For the dry lubes, a quantity of the lubricant was placed on a sheet of clean paper. One side of a block was then rubbed on the lubricant until thoroughly coated. The block was then placed on the glass and slid back and forth to distribute some of the lube onto the glass. The block was then recoated with the lube and placed on the uphill side of the glass.3 The glass was then slowly tilted until the block slid to the downhill side of the glass. The tilt angle was then recorded. This test was repeated five times for each block.

For the liquid lubes, one surface of the block was coated with the lube, and then wiped off with a clean rag. The block was then placed on the glass and slid back and forth. The glass was then slowly tilted until the block slid to the downhill side of the glass. The experiment then proceeded as with the dry lubes.

Experiment Results
After all of the tests, the results were averaged. μ was then calculated for each of the lubricants and for the control block. The results are shown in Figure 2.4


Figure 2 – Experiment Results

Some observations:

  • Both Boron Nitride lubes clumped up, causing poor performance. However, after wiping off the excess, the 10.0 micron version rivaled Max-V lube. But the 0.1 micron version performed poorly, probably due to a continued clumping problem.
  • Like graphite, the Boron Nitride lubes were quite messy. However, they did clean up much easier than graphite.
  • Methyl-Silicone 5 worked well for the first two trials. Then the lube started to evaporate, resulting in increasingly poorer performance.
  • Methyl-Silicone 10 had a performance similar to Krytox 100. However, it also began to degrade after the first two trials.

Conclusion
There does not appear to be any advantage to methyl-silicone over Krytox 100. The evaporation rate of the silicon lube is just too fast for pinewood derby racing.

However, Boron Nitride might be useful as a pinewood derby lube for races requiring a white lube. I did a few weighted-wheel spin tests on a wheel lubed with Boron Nitride 10 (applied with a pipe cleaner through the bore). It spun reasonably well, but more testing would be needed to ascertain whether the lube would be a good choice. One disadvantage is that the raw cost of Boron Nitride 10 is considerably more than graphite.

1Boron Nitride is not to be confused with the “Dry White” lube offered by PineCar and others. Dry White is a PTFE (Teflon) based lube.

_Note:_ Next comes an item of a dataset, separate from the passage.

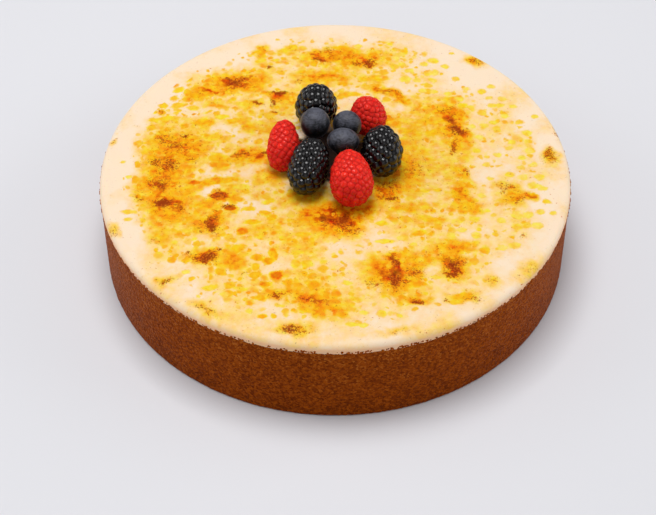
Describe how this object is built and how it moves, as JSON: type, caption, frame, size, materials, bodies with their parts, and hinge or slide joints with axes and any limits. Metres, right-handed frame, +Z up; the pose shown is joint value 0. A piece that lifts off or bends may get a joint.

2Methyl-Silicone is the main formulation of silicon for use as a lubricant. “cSt” is the abbreviation for Centistroke, a measure of the viscosity of the substance.

3The Boron Nitride tended to clump up on the plastic, which greatly increased the tilt angle. So, before sliding, the excess had to be wiped off.

4The Delrin blocks had a different weight than those used in the previously cited experiment, so the results cannot be directly compared (μ changes with weight).


Car Showcase

King of the Road – Monte & Bryson Evans

Here is Bryson’s car that took fourth place. My son and I built two cars from the ground up – together. This year, we hope to do even better!

Wedge GT – Travis Burkhardt

This Wedge GT took first place in the den. We used Krylon Orange Glitter Blast and many coats of clear.

Silver Bullet – Layton & Brian Grissom

This is my son Layton’s first pinewood derby car.


Q&A

Is there any advantage to lowering the front end of the car by drilling the front axles slightly higher on the block than the rear axles?

As long as you meet the 3/8 inch clearance specification, there is a very slight advantage to lowering the car body. The purpose is to lower the center of gravity of the car. If you just lower the front wheels, there would likely be little effect as the COG is usually closer to the rear of the car.

I notice most of your kit cars have precut areas to attach weight on the bottom of the car. From my research it is recommended the weight be placed as high as possible. Are you seeing the same performance in speed with the weights down low?

I am not sure where you read that high weight is better, but that is not really true. Low weight provides more potential energy and better stability.

You can read more at about weight placement Here. Look for the section “Vertical COG – Up And Down”

Can I add flat magnets for the weight needed, or will it cause the car to be disqualified?

I would avoid magnets. It is possible that they could be considered a starting device if the starting peg is made from steel. Also, if there are any metal screws in the track, the attraction could affect the performance of the car.